Written instruction: Answer with a single number: the count of lines that include the string "joints".

Available data:
## Start

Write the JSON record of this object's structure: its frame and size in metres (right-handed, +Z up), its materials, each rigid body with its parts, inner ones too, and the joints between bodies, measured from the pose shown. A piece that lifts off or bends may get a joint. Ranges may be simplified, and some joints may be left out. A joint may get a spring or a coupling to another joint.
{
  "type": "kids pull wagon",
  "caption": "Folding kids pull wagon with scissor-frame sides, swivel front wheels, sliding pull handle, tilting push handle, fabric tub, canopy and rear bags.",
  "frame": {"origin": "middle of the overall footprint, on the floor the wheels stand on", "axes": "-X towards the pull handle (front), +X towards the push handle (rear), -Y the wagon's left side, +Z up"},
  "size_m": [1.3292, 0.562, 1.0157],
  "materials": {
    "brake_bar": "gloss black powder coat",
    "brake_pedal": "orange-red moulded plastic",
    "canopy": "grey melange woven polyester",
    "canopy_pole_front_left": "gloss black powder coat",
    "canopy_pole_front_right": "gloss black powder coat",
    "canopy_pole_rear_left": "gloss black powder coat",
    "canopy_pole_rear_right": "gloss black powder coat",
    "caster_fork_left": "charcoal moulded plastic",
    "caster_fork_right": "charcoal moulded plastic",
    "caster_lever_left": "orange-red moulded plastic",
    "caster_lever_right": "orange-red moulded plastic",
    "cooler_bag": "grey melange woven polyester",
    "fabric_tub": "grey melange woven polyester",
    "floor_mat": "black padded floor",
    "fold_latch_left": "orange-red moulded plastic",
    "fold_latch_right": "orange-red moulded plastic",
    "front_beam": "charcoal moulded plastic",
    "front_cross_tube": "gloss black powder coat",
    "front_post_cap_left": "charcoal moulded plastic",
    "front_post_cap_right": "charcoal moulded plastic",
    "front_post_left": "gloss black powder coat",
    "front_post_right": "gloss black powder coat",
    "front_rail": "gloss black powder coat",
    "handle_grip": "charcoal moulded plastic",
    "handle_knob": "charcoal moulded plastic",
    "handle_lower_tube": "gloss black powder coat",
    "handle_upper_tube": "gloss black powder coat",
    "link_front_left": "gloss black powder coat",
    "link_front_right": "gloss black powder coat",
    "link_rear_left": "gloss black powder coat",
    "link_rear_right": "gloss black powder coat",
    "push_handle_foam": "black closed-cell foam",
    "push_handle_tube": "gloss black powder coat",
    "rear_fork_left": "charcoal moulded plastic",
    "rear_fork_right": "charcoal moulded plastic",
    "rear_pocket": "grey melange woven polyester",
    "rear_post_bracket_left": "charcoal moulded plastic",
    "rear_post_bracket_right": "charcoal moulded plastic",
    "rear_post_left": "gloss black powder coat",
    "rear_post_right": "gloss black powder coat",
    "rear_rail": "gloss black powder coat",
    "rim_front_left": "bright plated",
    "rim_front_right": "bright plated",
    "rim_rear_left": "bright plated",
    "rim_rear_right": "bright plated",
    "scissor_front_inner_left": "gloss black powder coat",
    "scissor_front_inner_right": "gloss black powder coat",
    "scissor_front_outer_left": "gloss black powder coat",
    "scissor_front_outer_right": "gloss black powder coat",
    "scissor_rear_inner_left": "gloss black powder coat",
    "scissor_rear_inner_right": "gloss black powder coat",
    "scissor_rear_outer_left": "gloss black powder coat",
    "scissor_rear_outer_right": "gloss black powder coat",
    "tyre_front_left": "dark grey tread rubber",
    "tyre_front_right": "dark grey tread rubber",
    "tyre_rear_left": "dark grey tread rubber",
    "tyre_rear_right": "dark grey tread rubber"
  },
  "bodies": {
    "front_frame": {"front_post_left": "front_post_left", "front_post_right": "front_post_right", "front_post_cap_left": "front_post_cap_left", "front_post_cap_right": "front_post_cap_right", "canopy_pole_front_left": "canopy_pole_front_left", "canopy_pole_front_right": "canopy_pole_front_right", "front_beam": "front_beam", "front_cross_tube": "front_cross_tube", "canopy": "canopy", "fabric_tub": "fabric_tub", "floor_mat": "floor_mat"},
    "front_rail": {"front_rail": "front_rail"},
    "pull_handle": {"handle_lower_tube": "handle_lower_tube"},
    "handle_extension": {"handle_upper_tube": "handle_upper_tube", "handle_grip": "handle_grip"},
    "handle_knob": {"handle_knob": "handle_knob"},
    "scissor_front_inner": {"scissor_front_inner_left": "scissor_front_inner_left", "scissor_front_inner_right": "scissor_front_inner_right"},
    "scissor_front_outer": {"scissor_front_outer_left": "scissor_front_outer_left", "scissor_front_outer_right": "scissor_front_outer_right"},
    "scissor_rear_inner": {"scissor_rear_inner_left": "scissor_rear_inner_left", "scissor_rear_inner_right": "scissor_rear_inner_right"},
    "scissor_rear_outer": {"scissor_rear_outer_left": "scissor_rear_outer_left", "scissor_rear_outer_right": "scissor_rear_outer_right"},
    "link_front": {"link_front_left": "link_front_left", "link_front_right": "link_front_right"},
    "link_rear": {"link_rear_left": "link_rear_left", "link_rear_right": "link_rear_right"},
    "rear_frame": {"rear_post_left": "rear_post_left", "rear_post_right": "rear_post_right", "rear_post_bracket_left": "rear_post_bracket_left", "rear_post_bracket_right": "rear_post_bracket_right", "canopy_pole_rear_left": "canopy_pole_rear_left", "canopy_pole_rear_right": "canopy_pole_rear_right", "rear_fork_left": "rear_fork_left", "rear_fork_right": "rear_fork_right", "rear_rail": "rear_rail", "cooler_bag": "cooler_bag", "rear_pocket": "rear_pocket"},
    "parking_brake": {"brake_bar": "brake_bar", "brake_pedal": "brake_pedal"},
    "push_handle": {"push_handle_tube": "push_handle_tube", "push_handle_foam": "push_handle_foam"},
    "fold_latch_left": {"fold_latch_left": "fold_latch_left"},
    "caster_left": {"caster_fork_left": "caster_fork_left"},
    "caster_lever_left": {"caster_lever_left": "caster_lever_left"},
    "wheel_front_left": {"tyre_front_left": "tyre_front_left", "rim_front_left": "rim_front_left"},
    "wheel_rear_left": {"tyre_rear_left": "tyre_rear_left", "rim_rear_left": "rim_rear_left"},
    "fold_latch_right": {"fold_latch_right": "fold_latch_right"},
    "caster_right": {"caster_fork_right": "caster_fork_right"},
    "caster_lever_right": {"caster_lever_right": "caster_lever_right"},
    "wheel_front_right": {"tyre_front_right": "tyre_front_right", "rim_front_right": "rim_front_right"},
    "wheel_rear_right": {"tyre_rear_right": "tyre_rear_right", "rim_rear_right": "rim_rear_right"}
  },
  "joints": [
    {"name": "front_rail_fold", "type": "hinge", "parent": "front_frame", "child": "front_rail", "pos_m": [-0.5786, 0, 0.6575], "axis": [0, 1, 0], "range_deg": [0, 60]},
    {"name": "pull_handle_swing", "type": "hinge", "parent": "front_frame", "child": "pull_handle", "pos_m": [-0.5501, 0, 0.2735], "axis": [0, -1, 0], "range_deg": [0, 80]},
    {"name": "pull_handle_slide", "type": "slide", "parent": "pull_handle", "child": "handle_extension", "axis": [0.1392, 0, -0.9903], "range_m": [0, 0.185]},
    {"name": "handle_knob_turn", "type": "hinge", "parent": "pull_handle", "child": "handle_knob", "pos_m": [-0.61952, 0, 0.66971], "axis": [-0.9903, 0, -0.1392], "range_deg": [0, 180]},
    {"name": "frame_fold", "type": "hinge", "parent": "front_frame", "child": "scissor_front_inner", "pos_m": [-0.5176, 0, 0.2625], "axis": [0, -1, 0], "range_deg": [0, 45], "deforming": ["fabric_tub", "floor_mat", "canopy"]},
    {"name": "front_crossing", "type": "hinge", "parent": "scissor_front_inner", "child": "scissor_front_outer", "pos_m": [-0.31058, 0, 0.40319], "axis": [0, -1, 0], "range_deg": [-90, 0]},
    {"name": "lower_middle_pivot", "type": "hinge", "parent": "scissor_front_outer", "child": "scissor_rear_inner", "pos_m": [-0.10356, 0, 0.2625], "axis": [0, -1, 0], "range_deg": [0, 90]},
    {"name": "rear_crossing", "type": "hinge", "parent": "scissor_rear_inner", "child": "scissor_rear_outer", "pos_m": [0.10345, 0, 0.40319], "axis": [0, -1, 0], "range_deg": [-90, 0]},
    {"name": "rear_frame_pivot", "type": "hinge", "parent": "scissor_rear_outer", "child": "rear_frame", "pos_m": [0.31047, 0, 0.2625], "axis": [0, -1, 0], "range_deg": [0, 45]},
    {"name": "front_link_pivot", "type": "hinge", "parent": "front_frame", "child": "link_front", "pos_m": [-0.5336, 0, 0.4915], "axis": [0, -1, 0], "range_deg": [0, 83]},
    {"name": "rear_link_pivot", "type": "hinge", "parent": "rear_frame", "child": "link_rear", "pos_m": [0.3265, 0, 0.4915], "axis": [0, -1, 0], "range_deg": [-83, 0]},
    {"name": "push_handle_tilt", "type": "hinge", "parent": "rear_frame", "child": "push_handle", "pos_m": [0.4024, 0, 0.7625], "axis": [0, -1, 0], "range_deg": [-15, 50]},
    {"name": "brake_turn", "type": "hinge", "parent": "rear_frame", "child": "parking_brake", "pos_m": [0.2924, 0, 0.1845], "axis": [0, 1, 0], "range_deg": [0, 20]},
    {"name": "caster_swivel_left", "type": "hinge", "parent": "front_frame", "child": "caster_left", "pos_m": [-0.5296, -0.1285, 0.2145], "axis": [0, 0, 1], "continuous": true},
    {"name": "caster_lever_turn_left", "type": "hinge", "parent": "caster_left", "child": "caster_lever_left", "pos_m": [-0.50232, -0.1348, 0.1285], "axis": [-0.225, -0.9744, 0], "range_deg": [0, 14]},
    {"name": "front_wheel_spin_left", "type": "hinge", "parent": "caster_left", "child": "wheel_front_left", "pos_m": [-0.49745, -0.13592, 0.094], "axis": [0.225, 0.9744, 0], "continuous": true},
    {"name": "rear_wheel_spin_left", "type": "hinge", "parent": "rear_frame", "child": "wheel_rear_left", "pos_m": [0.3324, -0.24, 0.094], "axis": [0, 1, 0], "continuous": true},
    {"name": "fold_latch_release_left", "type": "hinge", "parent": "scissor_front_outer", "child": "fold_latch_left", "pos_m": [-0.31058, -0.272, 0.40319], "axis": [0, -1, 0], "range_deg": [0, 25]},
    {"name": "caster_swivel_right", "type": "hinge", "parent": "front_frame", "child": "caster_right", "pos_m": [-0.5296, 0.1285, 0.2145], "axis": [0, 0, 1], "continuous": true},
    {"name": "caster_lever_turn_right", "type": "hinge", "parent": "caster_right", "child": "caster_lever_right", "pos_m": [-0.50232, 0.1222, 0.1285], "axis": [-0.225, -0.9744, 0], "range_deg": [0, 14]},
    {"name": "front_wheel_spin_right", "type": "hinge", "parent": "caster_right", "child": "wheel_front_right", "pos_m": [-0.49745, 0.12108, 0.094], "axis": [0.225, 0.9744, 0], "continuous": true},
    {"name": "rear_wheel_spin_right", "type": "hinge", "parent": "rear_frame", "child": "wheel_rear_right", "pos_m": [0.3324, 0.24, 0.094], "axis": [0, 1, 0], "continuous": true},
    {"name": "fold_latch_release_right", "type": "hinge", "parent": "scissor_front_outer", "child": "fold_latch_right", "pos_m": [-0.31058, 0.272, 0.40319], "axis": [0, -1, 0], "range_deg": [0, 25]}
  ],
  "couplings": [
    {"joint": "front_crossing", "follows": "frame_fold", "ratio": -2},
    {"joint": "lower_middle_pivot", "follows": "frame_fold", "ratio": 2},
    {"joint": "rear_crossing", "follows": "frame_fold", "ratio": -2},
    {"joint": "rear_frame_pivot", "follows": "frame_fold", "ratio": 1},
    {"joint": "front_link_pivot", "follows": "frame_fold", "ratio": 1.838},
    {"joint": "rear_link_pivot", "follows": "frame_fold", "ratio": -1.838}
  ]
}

## End

Solution: 2